Ways betray you with accidents. Life is full of accidents, we are often told. But, are they sure? Is there, in fact, anything called accident? As a character in the movie The Way suggests, none chooses a path of pilgrimage by accident. None. Everything is pre-written, maktub. All the ways you choose and all the awful and awesome people you meet and all the predicaments you come across. Everything is in the Almighty’s knowledge, or decision or whatever word you use to put it about. The film’s tagline goes, “you don’t choose a life; you live one.” In Sufism, they often say, it is important that you search; not necessarily you find.

The Way, in a sense, is a simple movie, with a simple plot of an extra-ordinary relationship between a father and son. We see death separating them in the beginning, and we later learn that death doesn’t necessarily separate, if our souls are mutually attached. Death connects mortals in strange ways and through the living ones, the deceased become immortal. Tom, the father in the movie, a California-based ophthalmologist by profession, gets a piece of painful news over the phone from France that his son is no more. The son, Daniel, has met with an accident in a poor climate during a pilgrimage called Camino de Santiago, an ancient Christian path that Jesus’ disciple St. James took to Santiago de Compostela in Galicia, Spain. Thousands of pilgrims of various nationalities and ethnicities and religious orientations have walked the Camino, over centuries. The father, a widower for a long time, reaches there to take his son’s body home, but decides to cremate it and pursue the path where the son couldn’t finish. No homage would suit his son better, he realizes, in a kind of mystic grief. Despite the fact that he is not very religious and he has almost always opposed to the son’s idiosyncratic ideas, the father chooses to walk the way.
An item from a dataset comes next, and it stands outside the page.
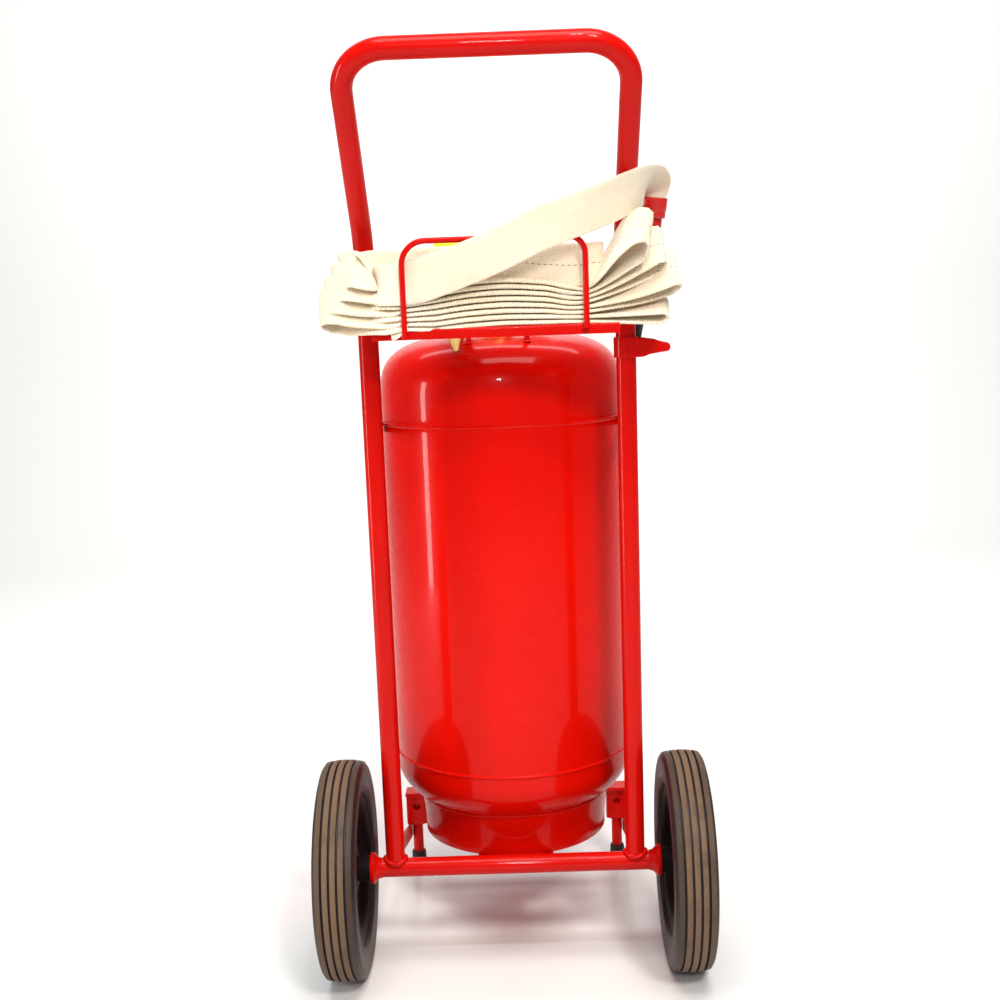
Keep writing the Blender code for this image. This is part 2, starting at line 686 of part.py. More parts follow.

To reach, you need to move; to transform, you need to travel.

In the pilgrimage, Tom’s very first step is in the wrong direction. His inexperience, unpreparedness, privacy concerns, sensitivity, reservations about being lonely et al make him a tough, unsociable co-traveler. But, for sure, his obstinate seclusion is soon shattered by people walking the same way. Everyone has his/her own reasons. Every path has its unexpectedness. Every soul has its neighbours; you can’t deny their rights to enrich you, to give you salvation. You can’t be so alone in any spiritual journey, though a reverberating, undying loneliness is one of the priceless gifts any path offers. His secrets are slowly shared by everyone in the team. He is angry about it; thanks to his logical, civilized, conditioned and non-mystical lifestyle in California, he might have thought that pursuing a path for a deceased son, carrying his ashes, would be ridiculed by others. He hardly realizes that what he does would lead him to an unforgettable fulfillment of endless spiritual joy.
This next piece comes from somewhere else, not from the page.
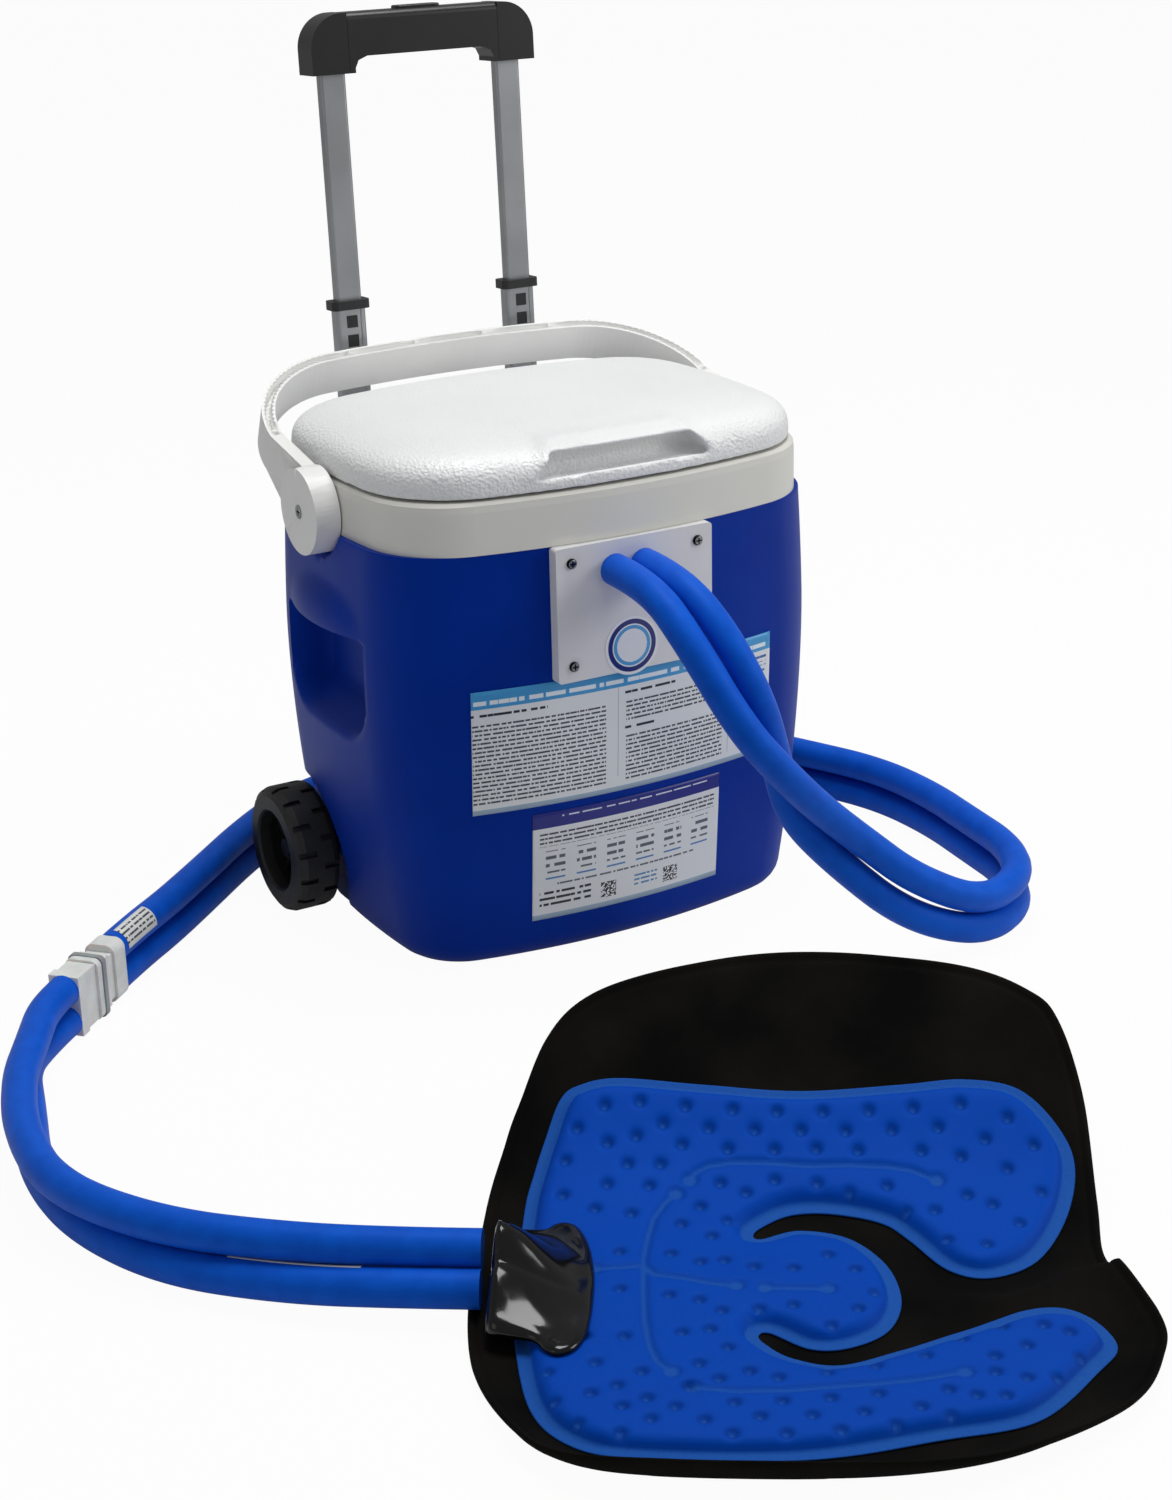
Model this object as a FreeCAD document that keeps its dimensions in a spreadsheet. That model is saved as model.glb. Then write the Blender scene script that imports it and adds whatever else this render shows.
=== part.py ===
"""Hot and cold therapy machine: a wheeled cooler tank with a carry handle and a pull-out
trolley handle, a pump inside, twin hoses, a quick coupling and a quilted water pad."""
import FreeCAD, Part
import math
import os
import Sketcher
from FreeCAD import Placement, Rotation, Vector

DOC = FreeCAD.newDocument("hot_cold_therapy_machine")
SHEET = DOC.addObject("Spreadsheet::Sheet", "Sizes")

# ---------------------------------------------------------------- driving sizes, mm and degrees
TABLE = (
    # tub
    ("tub_half_width", 192, "middle of a side to the centre"),
    ("tub_half_depth", 149, "middle of the front to the centre"),
    ("tub_corner", 73.5, "vertical corner radius"),
    ("side_bow", 699, "radius of the bowed sides"),
    ("front_bow", 617, "radius of the bowed front and back"),
    ("tub_height", 350, "floor to the lower edge of the collar"),
    ("tub_taper", 15, "lean of the walls at the floor"),
    ("taper_top", 260, "height where the lean ends"),
    ("floor_round", 18, "radius round the floor"),
    ("shell_wall", 3, "blow-moulded wall"),
    ("skin_gap", 0.3, "play between moulded skins"),
    # side hand recess and wheel arch
    ("lip_height", 264, "underside of the lifting lip"),
    ("scoop_foot", 168, "lower end of the hand recess"),
    ("scoop_depth", 23, "depth of the hand recess"),
    ("scoop_front", -41, "front end of the hand recess"),
    ("scoop_back", 107, "back end of the hand recess"),
    ("lip_proud", 7, "bulge above the lifting lip"),
    ("arch_play", 6.5, "wheel arch beyond the tyre"),
    ("arch_floor", 173.5, "half width between the wheel arches"),
    # liner and collar
    ("mouth_half_width", 163, "half width of the tank mouth"),
    ("mouth_half_depth", 120, "half depth of the tank mouth"),
    ("mouth_corner", 45, "corner radius of the tank mouth"),
    ("liner_wall", 2.5, "tank liner wall"),
    ("liner_floor", 28, "underside of the tank liner"),
    ("liner_taper", 8, "draft of the liner at its floor"),
    ("collar_height", 41, "rim collar"),
    ("collar_proud", 1.2, "collar beyond the tub"),
    # lid
    ("lid_gap", 2, "shadow gap under the lid"),
    ("lid_rise", 37.5, "lid edge to crown"),
    ("lid_inset", 1, "lid edge inside the tub line"),
    ("lid_corner", 84, "lid corner radius"),
    ("plug_play", 1.7, "plug inside the liner"),
    ("plug_depth", 15, "plug below the collar"),
    ("finger_width", 146, "finger recess at the lid's edge"),
    ("finger_inner", 122, "finger recess at its back wall"),
    ("finger_reach", 119, "back wall of the finger recess to the centre"),
    ("finger_floor", 9.5, "floor of the finger recess above the lid's base"),
    ("hinge_y", 153.5, "lid hinge axis behind the centre"),
    ("hinge_x", 45, "lid hinge knuckle to the centre"),
    ("knuckle_r", 4.6, "hinge knuckle radius"),
    ("knuckle_len", 12, "hinge knuckle length"),
    ("ear_len", 5, "hinge ear length"),
    ("hinge_play", 0.4, "end play of the hinge"),
    ("pin_r", 2, "hinge pin radius"),
    ("pin_fit", 0.05, "running clearance"),
    # carry handle
    ("pivot_y", 4, "carry handle pivot behind the centre"),
    ("pivot_z", 365, "carry handle pivot height"),
    ("bail_tilt", 66.5, "lean of the carry handle at rest"),
    ("bail_height", 180, "pivot to the outside of the grip"),
    ("bail_half_width", 207, "outside of an arm to the centre"),
    ("bail_corner", 99, "outside corner radius"),
    ("bail_crown", 1416, "crown radius of the grip"),
    ("bail_thick", 11, "strap thickness"),
    ("bail_wide", 33, "strap width"),
    ("bail_lip", 3.2, "lip beside the groove"),
    ("bail_groove", 7, "groove depth"),
    ("eye_r", 34.5, "pivot disc radius"),
    ("eye_inner", 193.8, "inner face of the pivot disc"),
    ("eye_outer", 208, "outer face of the pivot disc"),
    ("pivot_r", 4, "pivot screw shank radius"),
    ("pivot_head_r", 5.4, "pivot screw head radius"),
    ("pivot_hold", 22, "pivot screw length in the collar"),
    # front plate, fittings and fasteners
    ("plate_width", 139.7, "front plate width"),
    ("plate_height", 108.5, "front plate height"),
    ("plate_thick", 6, "front plate at its middle"),
    ("plate_x", -3.7, "front plate centre"),
    ("plate_z", 295.45, "front plate centre height"),
    ("screw_x", 56.5, "plate screw beside the plate centre"),
    ("screw_z", 41.5, "plate screw above the plate centre"),
    ("screw_r", 2.1, "plate screw shank"),
    ("screw_head_r", 4.1, "plate screw head"),
    ("screw_length", 22, "plate screw shank length"),
    ("supply_x", -22, "supply hose exit"),
    ("return_x", 4.2, "return hose exit"),
    ("exit_z", 326, "hose exit height"),
    ("fitting_r", 10, "bulkhead fitting radius"),
    ("fitting_reach", 49, "bulkhead fitting length behind the plate face"),
    ("nut_r", 12.4, "bulkhead nut radius"),
    ("nut_thick", 6, "bulkhead nut thickness"),
    ("hose_r", 12.7, "insulated hose radius"),
    ("disc_r", 24, "round sticker radius"),
    ("disc_x", -8, "round sticker centre"),
    ("disc_z", 261.7, "round sticker centre height"),
    ("sticker", 0.4, "sticker thickness"),
    # trolley
    ("trolley_y", 164.5, "tube centre behind the middle at the floor"),
    ("trolley_lean", 2.6, "backward lean of the tubes"),
    ("tube_x", 81, "tube centre to the centre"),
    ("outer_wide", 27, "outer tube width"),
    ("outer_deep", 14, "outer tube depth"),
    ("outer_wall", 1.5, "outer tube wall"),
    ("outer_foot", 62, "outer tube lower end"),
    ("outer_top", 484, "outer tube upper end"),
    ("inner_wide", 23, "inner tube width"),
    ("inner_deep", 10, "inner tube depth"),
    ("inner_wall", 1.2, "inner tube wall"),
    ("inner_foot", 424, "inner tube lower end, pulled out"),
    ("slide_play", 0.2, "play round a sliding tube"),
    ("bush_wide", 34.5, "top bush width"),
    ("bush_deep", 20, "top bush depth"),
    ("bush_low", 479.6, "top bush lower end"),
    ("bush_cap", 3, "top bush above the outer tube"),
    ("window", 10, "latch window width"),
    ("window_tall", 10.4, "latch window height"),
    ("window_top", 474.4, "upper edge of the first latch window"),
    ("window_pitch", 16.2, "latch window spacing"),
    ("bracket_half", 100, "half width of the brackets"),
    ("bracket_back", 11.5, "bracket behind the tube centre"),
    ("bracket_round", 6, "bracket corner radius"),
    ("upper_low", 300, "upper bracket lower face"),
    ("upper_tall", 35, "upper bracket height"),
    ("lower_low", 59, "lower bracket lower face"),
    ("lower_tall", 37, "lower bracket height"),
    ("bolt_x", 30, "bracket bolt to the centre"),
    ("bolt_r", 3, "bracket bolt radius"),
    ("bolt_head_r", 5.5, "bracket bolt head radius"),
    ("bolt_length", 40, "bracket bolt length"),
    # grip
    ("grip_half", 102.4, "half width of the grip"),
    ("grip_foot", 672, "lower end of the grip legs"),
    ("grip_top", 720, "top of the grip"),
    ("grip_under", 685, "underside of the grip bar"),
    ("grip_deep", 28, "grip depth"),
    ("leg_inner", 64, "inner face of the grip legs"),
    ("grip_seam", 69, "seam of the grip to the centre"),
    ("seam_gap", 0.3, "gap at the grip seams"),
    ("grip_round", 28, "outer corner radius of the grip"),
    ("socket_top", 688, "upper end of the inner tube in the grip"),
    ("button_half", 20, "half length of the release button"),
    ("button_deep", 15, "release button depth"),
    ("button_proud", 2.5, "release button above the grip"),
    ("button_tall", 12.5, "release button height"),
    ("button_play", 0.4, "play round the release button"),
    ("press", 5, "release button travel"),
    ("rod_r", 2, "release rod radius"),
    ("rod_foot", 430, "lower end of the release rods"),
    ("yoke_deep", 5, "release yoke depth"),
    ("yoke_tall", 4.5, "release yoke height"),
    # wheels
    ("wheel_r", 54, "tyre radius"),
    ("wheel_inner", 187, "inner face of the wheels to the centre"),
    ("wheel_width", 40, "tyre width"),
    ("wheel_y", 75, "wheel axis behind the centre"),
    ("rim_r", 39.8, "wheel rim radius"),
    ("rim_gap", 0.2, "tyre on the rim"),
    ("dish_r", 34, "opening of the tyre"),
    ("lug_depth", 3.5, "tread groove depth"),
    ("lug_slot", 5, "tread groove width"),
    ("axle_r", 5, "axle radius"),
    ("axle_length", 28, "axle beyond the wheel's inner face"),
    ("axle_flange", 15, "axle flange radius"),
    ("hub_r", 10, "hub boss radius"),
    ("cap_r", 8, "axle cap radius"),
    # pump
    ("pump_half", 34, "pump half width"),
    ("pump_back", 28, "pump half depth"),
    ("pump_low", 36, "pump underside"),
    ("pump_tall", 44, "pump height"),
    ("pump_y", -62, "pump and riser centre"),
    ("strainer_thick", 5, "strainer thickness"),
    ("impeller_r", 15, "impeller radius"),
    ("impeller_tall", 10, "impeller height"),
    ("shaft_r", 1.5, "pump shaft radius"),
    ("riser_r", 6, "inner tube radius in the tank"),
    ("riser_bend", 24, "inner tube bend radius"),
    # coupling
    ("coupling_half", 37.5, "half length of the coupling"),
    ("upper_hose", 39, "upper hose centre height"),
    ("lower_hose", 12.9, "lower hose centre height"),
    ("nozzle_r", 4.5, "coupling nozzle radius"),
    ("latch_thick", 5, "coupling latch thickness"),
    ("latch_travel", 3, "coupling latch travel"),
    ("latch_gap", 0.4, "play beside the coupling latch"),
    # pad
    ("wrap_thick", 6, "wrap thickness"),
    ("bladder_thick", 9.6, "bladder thickness"),
    ("pad_gap", 0.4, "gap between pad layers"),
    ("pad_rest", 190, "flat part of the pad"),
    ("pad_back_bend", 250, "radius of the raised back"),
    ("pad_front_bend", 80, "radius of the raised front"),
    ("pad_rise", 30, "slope of the raised ends"),
    ("cover_left", -157.4, "hose end of the pad cover"),
)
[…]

Tom is not the only person in the movie who has lost a child, or who is in the verge of losing a loving one. It begins from the very first man who hands over Daneil’s remains to Tom. Sarah, the Canadian chain-smoker, who is walking the way to quit smoking, has aborted her child and feels endlessly guilty about it. The gypsy father also reminds us of those historic fathers who have lost tracks with their sons, in spiritual ways. The overweight Dutchman Joost is afraid of losing his wife’s love and wants to lose weight by walking the Camino. Jack, the Irish travel writer, is suffering from a writer’s block. In another sense, none of them are making the pilgrimage in the typical religious sense. But, all of them are deeply religious, in some other ways. Faith, warmth, love and strength-they offer each other and take from each other. That is what being spiritual is, often. The fulfillment in the end of the movie is not physical, as Sarah, at least, keeps smoking. There is no shift in the Epicureanism of Joost, rather. Yet, we hope it fulfills them in unexplainable ways. It is important to note that the team proceeds further the Cathedral, following the advice of the gypsy father; had Daneil been successful in completing the Way, would he have taken this additional path, one wonders. Tom’s affectionate act of scattering the ash all along the way culminates before ocean. The waves would wipe away the rock upon which the final portion of the ashes are spread. Sea, as a spiritual metaphor, lets you end the Ways to your Beloved; it’s where you disappear and annihilation to the Lord is made possible. It is very important to note that Tom corrects his name at the pilgrims’ certifying centre and asks to put his son’s name instead of his. Death doesn’t change anything; it is just a door and your loved ones would take you through the ways you wanted to walk. Love is another word for spirituality.